Given data:
• • •

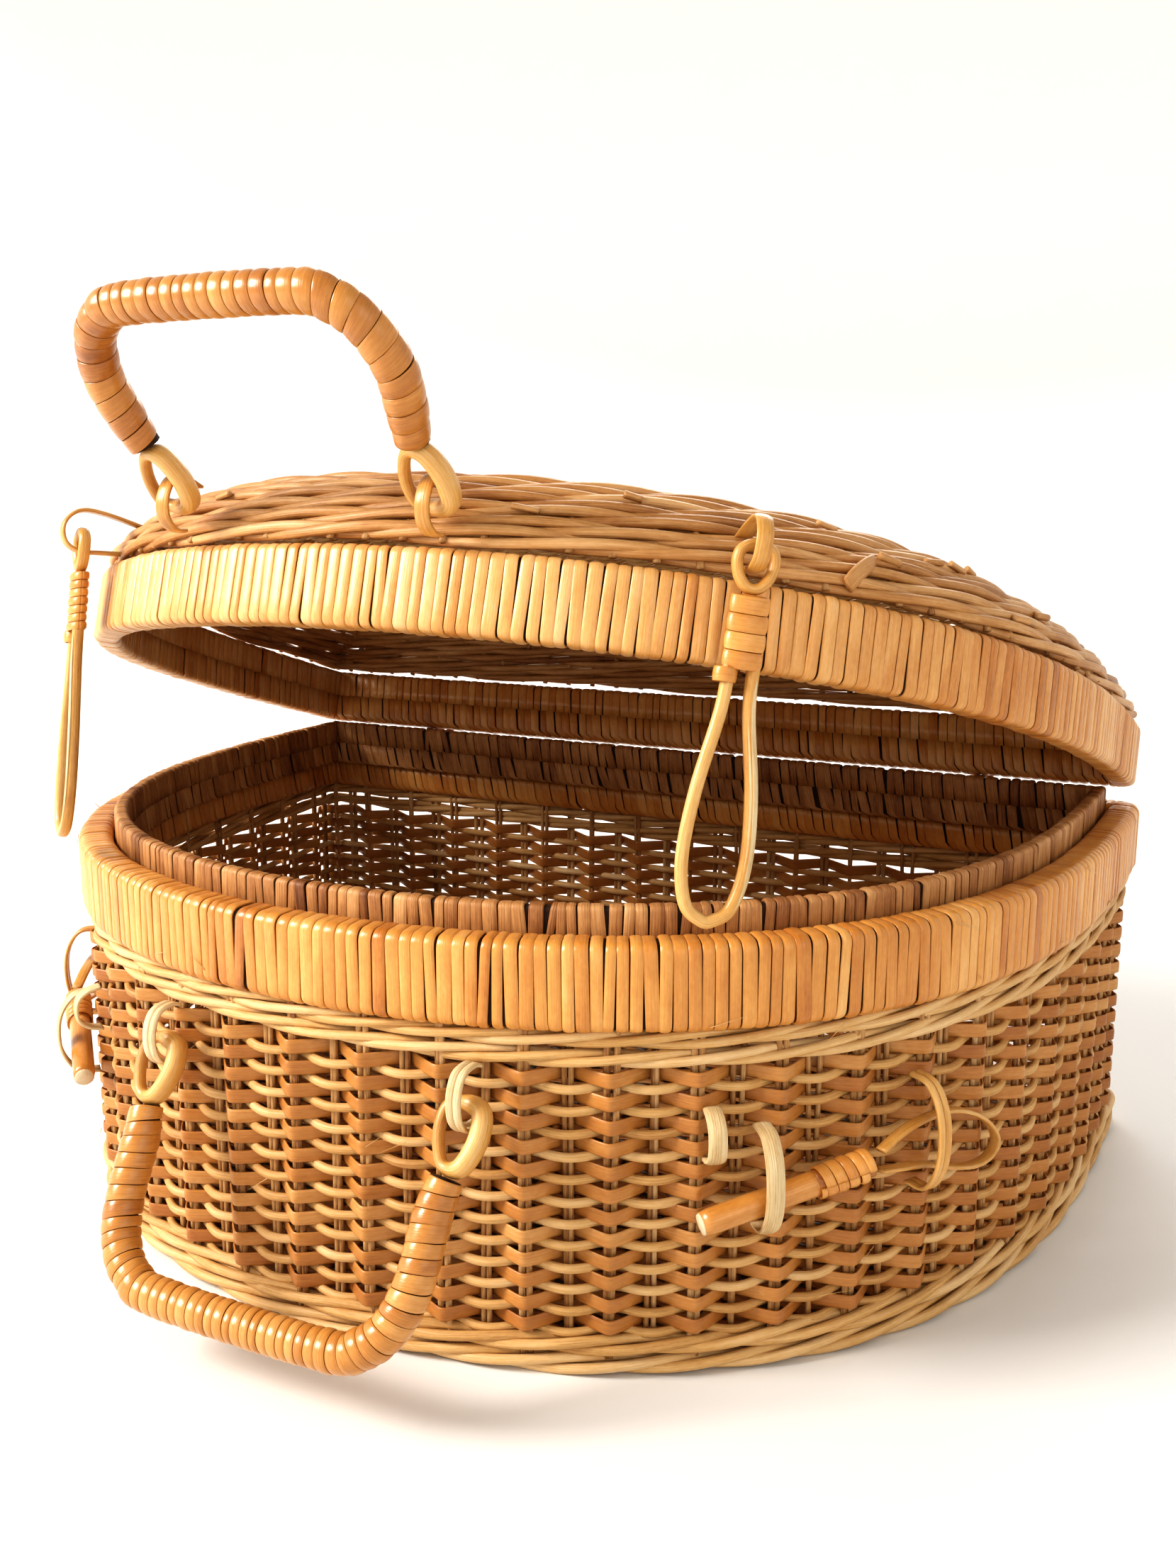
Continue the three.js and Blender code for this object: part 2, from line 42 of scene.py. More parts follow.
# Plan outline, in millimetres as everywhere below. An inset is measured inwards from it.
HALF_WIDTH = 250.0
DEPTH = 357.5
BACK_Y = DEPTH / 2
SIDE_POWER = 2.01
FRONT_POWER = 3.24
CORNER_RADIUS = 14.0

# Body heights.
FOOT_TOP = 15.0
WALE_BOTTOM = 119.5
RIM_BOTTOM = 133.2
RIM_TOP = 166.5
LIP_BOTTOM = 149.5
LIP_TOP = 175.5

# Lid, drawn closed with heights above the underside of its rim.
LID_INSET = 3.0
LID_RIM_HEIGHT = 30.5
DOME_TOP = 78.0
DOME_POWER = 4.6
DOME_ROUNDING = 1.6
DOME_INSET = 4.0
DOME_CENTRE_Y = -1.0
HINGE_Y = BACK_Y + 8
LASHING_X = 168.0
LASHING_APART = 3.2
HINGE_Z = RIM_TOP + 1.5
LID_REST = math.radians(16.45)

# Weave.
COLUMN_PITCH = 31.5
COLUMN_START_X = 114.5
ROW_PITCH = 8.69
ROW_COUNT = 12
LOWEST_ROW_Z = 19.9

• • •

Written instruction: Return only the lines spanning from the first line of the material through the line with "LID_REST = math.radians(16.45)", copied exactly, both ends kept.

Complete answer:
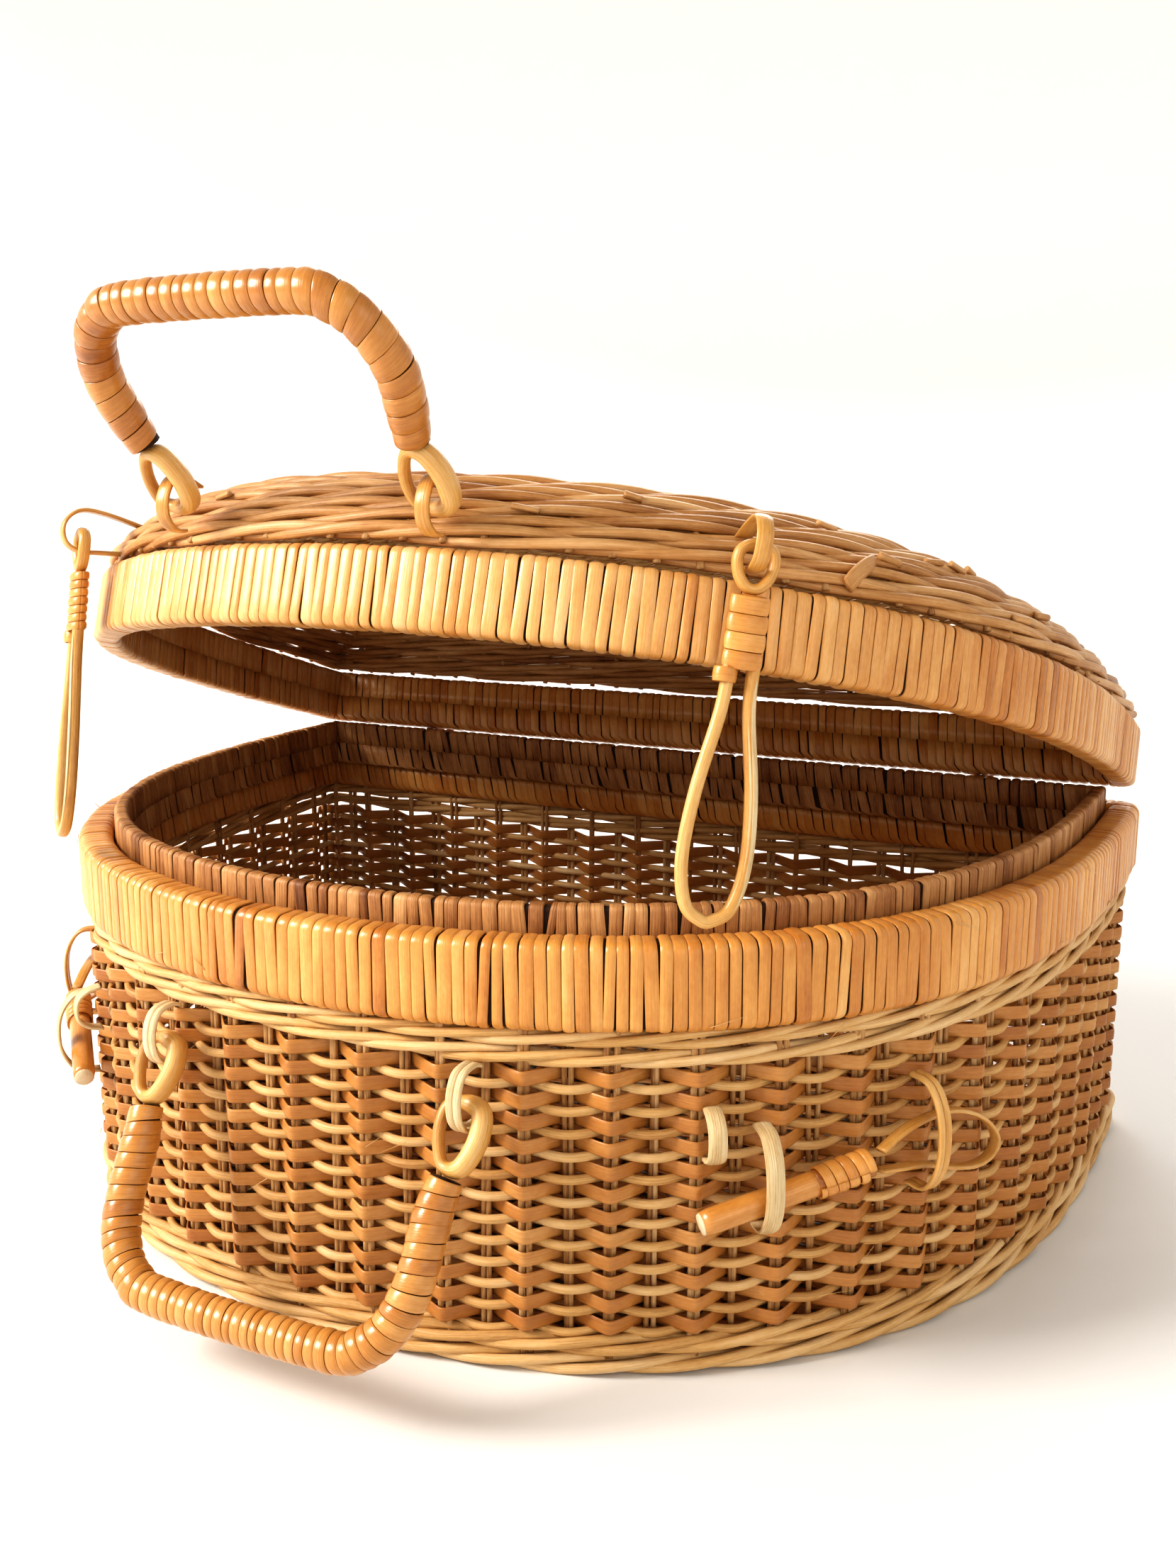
Continue the three.js and Blender code for this object: part 2, from line 42 of scene.py. More parts follow.
# Plan outline, in millimetres as everywhere below. An inset is measured inwards from it.
HALF_WIDTH = 250.0
DEPTH = 357.5
BACK_Y = DEPTH / 2
SIDE_POWER = 2.01
FRONT_POWER = 3.24
CORNER_RADIUS = 14.0

# Body heights.
FOOT_TOP = 15.0
WALE_BOTTOM = 119.5
RIM_BOTTOM = 133.2
RIM_TOP = 166.5
LIP_BOTTOM = 149.5
LIP_TOP = 175.5

# Lid, drawn closed with heights above the underside of its rim.
LID_INSET = 3.0
LID_RIM_HEIGHT = 30.5
DOME_TOP = 78.0
DOME_POWER = 4.6
DOME_ROUNDING = 1.6
DOME_INSET = 4.0
DOME_CENTRE_Y = -1.0
HINGE_Y = BACK_Y + 8
LASHING_X = 168.0
LASHING_APART = 3.2
HINGE_Z = RIM_TOP + 1.5
LID_REST = math.radians(16.45)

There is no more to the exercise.